The opposite of wisdom is foolishness. One could look at this week’s readings as offering some perspective on these matters by looking at most perennial of all human actions, eating and drinking.
Consider the readings on three levels. First, St. Paul makes it clear enough that excessive eating and drinking is contrary to the Christian life. Seeking delight in food and especially drink will not actually lead to delight. Instead, happily, he recommends taking up a different bodily delight: singing to the Lord!
Secondly and more attractively, eating and drinking well can be a useful analogy for what wisdom offers. In the first reading, we see what sort of “feast” wisdom offers: dressed meats and carefully prepared wines! This is an invitation to see how a good feast can teach us about the life of the mind. We can’t gain wisdom by the constant consumption of informational “empty calories.” Nor should we simply restrict ourselves to stark, austere informational equivalents of water and vegetables.

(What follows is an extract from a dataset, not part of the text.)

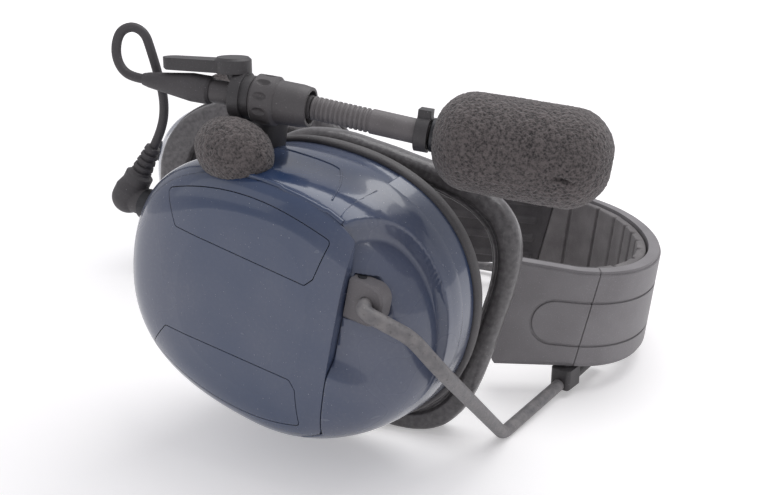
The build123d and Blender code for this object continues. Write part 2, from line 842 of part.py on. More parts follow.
def boom_bracket():
    """Swivel foot, arm, clamp collar and thumb lever, in the cup frame."""
    collar = turned([(collar_start, collar_radius), (collar_step, collar_radius), (collar_step, collar_flange_radius),
                     (collar_end, collar_flange_radius), (collar_end, thread_radius), (nut_half - 0.2, thread_radius)])
    collar = BOOM.location * collar
    ring_u = boom_centre[0] + boom_x.X * (collar_start + collar_step) / 2
    ring_w = boom_centre[2] + boom_x.Z * (collar_start + collar_step) / 2
    foot = rod(foot_radius, (foot_u, foot_low + 0.2, foot_w), (foot_u, socket_top + 2, foot_w))
    arm_low = socket_top + 0.4
    reach = math.hypot(ring_u - foot_u, ring_w - foot_w)
    turn = math.degrees(math.atan2(ring_u - foot_u, ring_w - foot_w))
    arm_plan = Pos(0, reach / 2 - 1) * SlotOverall(reach + arm_width - 2, arm_width, rotation=90)
    arm = extrude(arm_plan, amount=arm_thickness)
    seat = Plane(origin=(foot_u, arm_low + arm_thickness, foot_w), x_dir=(math.cos(math.radians(turn)), 0,
                 -math.sin(math.radians(turn))), z_dir=(0, -1, 0))
    arm = seat.location * arm
    hub = Vector(*lever_hub)
    tip = Vector(*lever_tip)
    bar_axis = (tip - hub).normalized()
    lever = Plane(origin=hub, x_dir=bar_axis, z_dir=Vector(0, 1, 0) - bar_axis * bar_axis.Y)
    length = (tip - hub).length
    half = lever_hub_height / 2
    plan = make_hull([Circle(lever_hub_radius * 0.72).edge(), (Pos(length, 0) * Circle(lever_tip_radius)).edge()])
    bar = Pos(0, 0, -half) * extrude(plan, amount=lever_hub_height * 0.8)
    disc = Pos(0, 0, -half) * Cylinder(lever_hub_radius, lever_hub_height, align=(Align.CENTER, Align.CENTER, Align.MIN))
    disc = chamfer(disc.edges().sort_by(Axis.Z)[-1], 0.8)
    web = rod(3.2, tuple(hub), tuple(BOOM.from_local_coords(Vector((collar_start + collar_step) / 2, 0, 3.0))))
    body = collar + foot + arm + lever.location * (bar + disc) + web
    bore = BOOM.location * rod(boom_radius + running, (-60, 0, 0), (20, 0, 0))
    tail_room = BOOM.location * rod(boot_radius + 0.6, (collar_start - 40, 0, 0), (collar_start, 0, 0))
    nut_room = BOOM.location * (rod(nut_radius + 2, (collar_end, 0, 0), (30, 0, 0)) - rod(thread_radius, (-60, 0, 0), (60, 0, 0)))
    return body - bore - tail_room - nut_room


def boom_nut():
    """Clamp nut with oval dimples and a conical nose."""
    nose = nut_half + nut_cone_length
    profile = [(-nut_half, nut_radius - 0.8), (-nut_half + 0.9, nut_radius), (nut_half - 0.9, nut_radius),
               (nut_half, nut_radius - 0.8), (nut_half, nut_cone_start), (nose - 3, nut_cone_end + 0.5), (nose, nut_cone_end)]
    nut = turned(profile)
    for i in range(nut_dimples):
        angle = 360 * i / nut_dimples
        tool = Pos(0, 0, nut_radius + 2.6) * scale(Sphere(1), by=(nut_half - 0.7, 1.9, 3.6))
        nut -= Rot(angle, 0, 0) * tool
    return nut - rod(thread_radius + running, (-10, 0, 0), (nose + 1, 0, 0))


def boom_tube():
    """Tube that slides in the clamp."""
    return rod(boom_radius, (boom_tail, 0, 0), (neck_start - foam_gap, 0, 0))


def tail_boot():
    """Tapered strain relief at the tail of the boom."""
    body = turned([(boot_end, boot_tip_radius), (boot_end + 2, boot_tip_radius + 0.5), (boom_tail - 7, boot_radius),
                   (boom_tail - 1, boot_radius), (boom_tail, boot_radius - 0.6)])
    return body


def gooseneck():
    """Flexible neck: ridged near the clamp, smooth towards the microphone."""
    length = neck_end - neck_start
    profile = [(0.0, neck_radius - 0.4)]
    for i in range(neck_ridges):
        x = i * neck_ridge_pitch
        profile += [(x + 0.3, neck_radius), (x + 0.9, neck_radius), (x + 1.2, neck_radius - 0.4), (x + 1.5, neck_radius - 0.4)]
    profile += [(neck_ridges * neck_ridge_pitch + 0.6, neck_radius + 0.1), (length, neck_radius + 0.1)]
    neck = turned(profile)
    return Pos(neck_start, 0, 0) * Rot(0, neck_sag, 0) * neck


def mic_capsule():
    """Microphone capsule inside the windscreen."""
    body = turned([(0.2, capsule_radius - 0.5), (0.7, capsule_radius), (capsule_length - 1, capsule_radius),
                   (capsule_length, capsule_radius - 1)])
    return MIC.location * body


def mic_windscreen():
    """Foam windscreen with a pocket for the capsule."""
    body = Pos(1.4, 0, 0) * Rot(0, 90, 0) * Cylinder(windscreen_radius, windscreen_length, align=(Align.CENTER, Align.CENTER, Align.MIN))
    ends = body.edges().filter_by(GeomType.CIRCLE).sort_by(Axis.X)
    body = fillet([ends[0], ends[-1]], windscreen_round)
    body -= rod(capsule_radius, (-1, 0, 0), (capsule_length, 0, 0))
    return MIC.location * body


def windscreen_clip():
    """Ring with a small tab that keeps the windscreen on."""
    ring = rod(capsule_radius + 0.4, (-clip_length, 0, 0), (-0.1, 0, 0))
    ring += block((-clip_length, -0.1), (-2.2, 2.2), (3, capsule_radius + 2.2))
    ring = MIC.location * ring
    return ring - gooseneck_core()


def gooseneck_core():
    """Plain bar the size of the smooth part of the gooseneck."""
    bar = rod(neck_radius + 0.1, (0, 0, 0), (neck_end - neck_start + 3, 0, 0))
    return Pos(neck_start, 0, 0) * Rot(0, neck_sag, 0) * bar


# ---------------------------------------------------------------- cord and plug
def plug_elbow():
    """Middle of the plug's elbow."""
    return cup_point(LEFT, jack_mouth - plug_elbow_out, jack_v, jack_w)


def mic_plug():
    """Right-angle plug in the left cup's jack."""
    elbow = plug_elbow()
    top = Vector(*plug_top)
    axis = top - elbow
    frame = Plane(origin=tuple(elbow), x_dir=axis, z_dir=Vector(0, 1, 0) - axis * (axis.Y / axis.length ** 2))
    length = axis.length
    relief = length - plug_relief_length
    profile = [(0, plug_elbow_radius), (3.0, plug_elbow_radius), (6.0, plug_body_radius), (relief - 2, plug_body_radius),
               (relief - 1, plug_relief_radius)]
    rings = 4
    pitch = plug_relief_length / rings
    for i in range(rings):
        x = relief - 1 + i * pitch
        taper = plug_relief_radius - 0.25 * i
        profile += [(x + 0.3 * pitch, taper), (x + 0.4 * pitch, taper - 0.7), (x + 0.7 * pitch, taper - 0.7), (x + 0.8 * pitch, taper)]
    profile += [(length, plug_relief_radius - 1.0)]
    body = frame.location * turned(profile)
    body += Pos(*elbow) * Sphere(plug_elbow_radius)
    shoulder = cup_point(LEFT, jack_mouth - 0.3, jack_v, jack_w)
    tip = cup_point(LEFT, jack_mouth + plug_pin_length, jack_v, jack_w)
    body += rod(4.4, tuple(elbow), tuple(shoulder))
    return body + rod(plug_pin_radius, tuple(elbow), tuple(tip))


def cord_points():
    """Corners of the cord, from the boom's boot to the plug."""
    start = [on_boom_point(boot_end), on_boom_point(boot_end - cord_lead)]
    top = Vector(*plug_top)
    lead = top + (top - plug_elbow()).normalized() * cord_lead * 1.6
    return start + [Vector(*p) for p in cord_route] + [lead, top]


def on_boom_point(s):
    """Place in the model of a point on the boom's axis."""
    local = BOOM.from_local_coords(Vector(s, 0, 0))
    return LEFT.from_local_coords(local)


def cord_radii(points):
    """The largest arc that fits at each corner of a route."""
    radii = []
    for before, here, after in zip(points, points[1:], points[2:]):
        run = min((here - before).length, (after - here).length)
        turn = (here - before).get_angle(after - here)
        radii.append(0.45 * run / math.tan(math.radians(turn / 2)))
    return radii


def mic_cord():
    """Free cord from the boom to the plug."""
    points = cord_points()
    radii = cord_radii(points)
    print("cord radii", [round(r, 1) for r in radii])
    print("cord runs", [round((b - a).length, 1) for a, b in zip(points, points[1:])])
    tube = bent([tuple(p) for p in points], radii, Circle(cord_radius))
    path = FilletPolyline(*[tuple(p) for p in points], radius=radii)
    print("cord volume", round(tube.volume, 1), "section times length", round(math.pi * cord_radius ** 2 * path.length, 1))
    return tube


# ---------------------------------------------------------------- the pieces
def write_headband():
    """Write the pieces of the headband."""
    crown, left_leg, right_leg, liners, crown_pad, spring, screws = band_pieces()
    place = BAND.location
    write("crown_cover", place * crown)
    write("left_band_leg", place * left_leg - guide_hole(True))
    write("right_band_leg", place * right_leg - guide_hole(False))
    write("left_leg_liner", place * band_side(liners, True))
    write("right_leg_liner", place * band_side(liners, False))
    write("crown_pad", place * crown_pad)
    write("spring_band", place * spring)
    write("band_screws", place * screws)


def write_cup(side):
    """Write the pieces that both cups have."""
    place = on_left if side == "left" else on_right
    left = side == "left"
    write(f"{side}_cup_shell", place(cup_shell(left)))
    write(f"{side}_rim_ring", place(rim_ring()))
    write(f"{side}_baffle_plate", place(baffle_plate()))
    write(f"{side}_baffle_screws", place(baffle_screws()))
    write(f"{side}_driver", place(driver()))
    write(f"{side}_foam_liner", place(foam_liner()))
    write(f"{side}_mic_nub", place(mic_nub()))
    write(f"{side}_mic_foam", place(mic_foam()))
    write(f"{side}_jack_socket", place(jack_socket()))
    write(f"{side}_cup_door", place(door()))
    write(f"{side}_front_button", place(button(1)))
    write(f"{side}_back_button", place(button(-1)))
    write(f"{side}_pivot_block", place(pivot_block()))
    write(f"{side}_pivot_pin", place(pivot_pin()))
    write(f"{side}_yoke_wire", yoke_wire(left))
    write(f"{side}_wire_sleeve", wire_sleeve(left))
    write(f"{side}_wire_guide", wire_guide(left))


def write_left_extras():
    """Write what only the left cup has."""
    write("circuit_board", on_left(circuit_board()))
    write("batteries", on_left(batteries()))
    write("boom_socket", on_left(boom_socket()))
    write("left_ear_cushion", on_left(left_cushion()))
    write("right_ear_cushion", on_right(right_cushion()))


def write_boom():
    """Write the microphone boom, its cord and its plug."""
    write("boom_bracket", on_left(boom_bracket()))
    write("boom_nut", on_boom(boom_nut()))
    write("boom_tube", on_boom(boom_tube()))
    write("tail_boot", on_boom(tail_boot()))
    write("gooseneck", on_boom(gooseneck()))
    write("mic_capsule", on_boom(mic_capsule()))
    write("mic_windscreen", on_boom(mic_windscreen()))
    write("windscreen_clip", on_boom(windscreen_clip()))
    write("mic_plug", mic_plug())
    write("mic_cord", mic_cord())


write_headband()
write_cup("left")
write_cup("right")
write_left_extras()
write_boom()
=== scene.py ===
import json
import math

import bmesh
import bpy
from mathutils import Matrix, Vector
from mathutils.bvhtree import BVHTree
from mathutils.kdtree import KDTree


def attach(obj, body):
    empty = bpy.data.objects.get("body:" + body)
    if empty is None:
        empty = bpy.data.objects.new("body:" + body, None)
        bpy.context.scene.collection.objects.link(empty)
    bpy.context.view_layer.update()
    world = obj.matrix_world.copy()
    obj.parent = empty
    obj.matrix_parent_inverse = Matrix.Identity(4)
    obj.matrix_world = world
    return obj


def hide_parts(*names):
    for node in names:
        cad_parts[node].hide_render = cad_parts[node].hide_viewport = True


# Communication ear-muffs on a white table. Lengths named here are millimetres, as in the CAD source;
# everything that reaches Blender is in metres.
MM = 0.001

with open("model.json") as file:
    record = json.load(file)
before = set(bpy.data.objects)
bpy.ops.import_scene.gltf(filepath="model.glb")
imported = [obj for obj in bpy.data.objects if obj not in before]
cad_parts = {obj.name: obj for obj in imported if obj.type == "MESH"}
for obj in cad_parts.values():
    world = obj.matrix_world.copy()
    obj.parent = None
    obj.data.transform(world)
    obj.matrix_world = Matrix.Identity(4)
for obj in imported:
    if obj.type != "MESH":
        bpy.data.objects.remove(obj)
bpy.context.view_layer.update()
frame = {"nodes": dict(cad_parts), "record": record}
nodes = frame["nodes"]


# ---------------------------------------------------------------- frames shared with the CAD
def place(origin, x_dir, z_dir):
    """Matrix of a frame with this origin, in millimetres, and these x and z directions."""
    z = Vector(z_dir).normalized()
    x = Vector(x_dir)
    x = (x - z * x.dot(z)).normalized()
    turn = Matrix((x, z.cross(x), z)).transposed()
    return Matrix.Translation(origin) @ turn.to_4x4()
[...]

Finally, and sacramentally, Jesus invites us to see wisdom above all in the liturgical celebration of communion. Far from the height of foolishness, right worship is truly the source and summit of wisdom. While Jesus offers spiritual food for eternal life, it is still food. It is not simply some invisible “spiritual” worship.
We need all three of these levels or dimensions in order to be wise rather than foolish. The readings can teach us not simply about the need to search for true wisdom, but that the ways to search for true wisdom can be learned from the basic hungers of human living. It would be foolish to look elsewhere.